Alumni, locals, and people from all over would line Hunter Street (now Martin Luther King Jr. Drive) to witness the parade. High school bands from the city and surrounding counties would assemble in the park next to Flipper Temple AME Church, waiting for their call to enter the parade and march down Fair Street, Ashby Street and Martin Luther King Jr. Drive, passing Amos Drug Store, the Bronner Brothers building, Paschal’s Motor Hotel and Restaurant, and Busy Bee Café, headed towards the sacred bridge to strut and perform the latest dance routines and hits. The arrival of the hard pounding feet of the Marching Wolverines Band delighted thousands as they would cut into their routine with a baton twirler tossing a baton from one side of the bridge to the other and catching it. The band, under the leadership of renowned Band Director Cleopas R. Johnson, would go on to be featured in movies such as “Sharky’s Machine” with Burt Reynolds, “Drumline,” and music videos such as Outkast’s “Morris Brown.”
Alumni
The alumni and graduates of Morris Brown College boast a prestigious list of notable names in Black Atlanta and Black America. Some of these individuals include:
- John Lankford, the first African American licensed architect in Virginia
- Charles Lincoln Harper, the first principal of Booker T. Washington High School
- Rosa Slade Gragg, an educator, school founder, and advisor to presidents Roosevelt, Kennedy, and Johnson
- Hosea Williams, a scientist and civil rights activist
- James Alan McPherson, the first African American to win the Pulitzer Prize for fiction.

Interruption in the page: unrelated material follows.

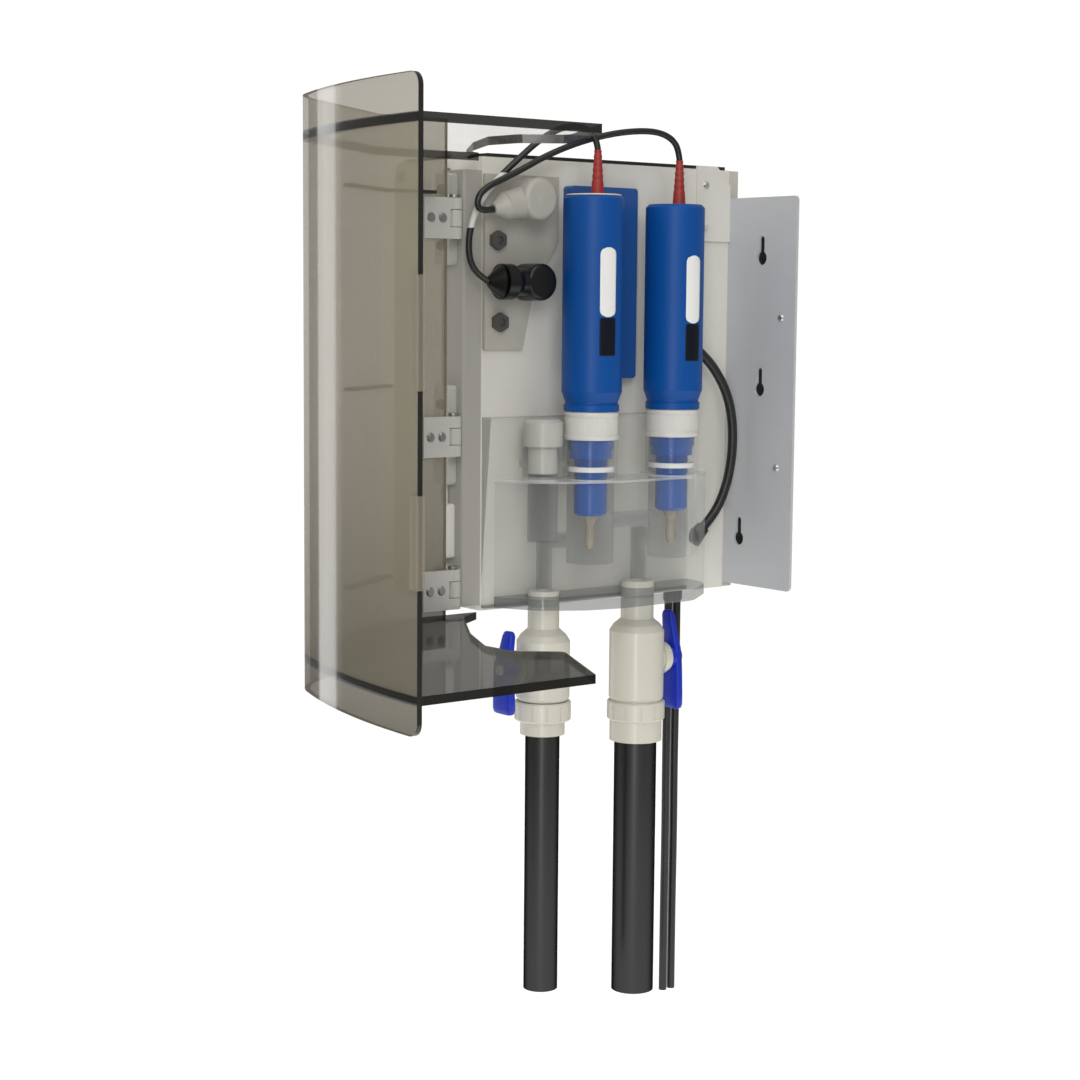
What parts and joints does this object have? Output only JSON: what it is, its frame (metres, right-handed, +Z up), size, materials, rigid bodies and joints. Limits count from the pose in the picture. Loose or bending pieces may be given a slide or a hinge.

- Beverly Harvard, Atlanta’s first African American female police chief
- NFL players such as Donte Curry, Solomon Brannan, Ezra Johnson, Tommy Hart, and Alfred Jenkins
- Jean Carn, a Rhythm and Blues singer
- Ray Ransom, Regi Hargis, and Donald Nevins, three of the founders of the funk band Brick
- Robert ” T-Mo Goodie” Barnett, a founding member of rap group Goodie Mob
- Linnethia “NeNe” Leakes, a two-year attendee of Morris Brown College
- Lori Ann Rambough, a comedian who goes by the stage name Sommore
- Thomas Jefferson Byrd, a theater and film actor
- Melody Maddox, DeKalb County’s first African American female sheriff
- Dr. Rashad Sandford, the founder of Atlanta Spine Doctors and co-founder of Breakfast at Barney’s.
The Dream Continues
Even though the college faced its share of challenges and graduated students despite them, there was a significant shift in 2002 when the college lost its accreditation. This blow was followed by bankruptcy, land sale, and incidents of vandalism and arson. However, with determination and perseverance, a few dedicated faculty members remained to instruct students in the remaining operational building on campus.
Twenty years later on March 26, 2022, after almost two decades of operating as an unaccredited institution Morris Brown, regained its accreditation through the Transnational Association of Christian Colleges and Schools. With the return of federal financial aid programs, the school received more than 250 students when it opened its doors.
The rebirth of Morris Brown College is a testament to the perseverance and determination of its leaders, including the school’s current president, Dr. Kevin James, who have kept its doors open and the dream alive for almost 20 years.
Now, Morris Brown, once known as the “haven for all hungry souls,” is able to continue its long and storied history as the original FUBU, the only school in Georgia founded by African Americans for African Americans.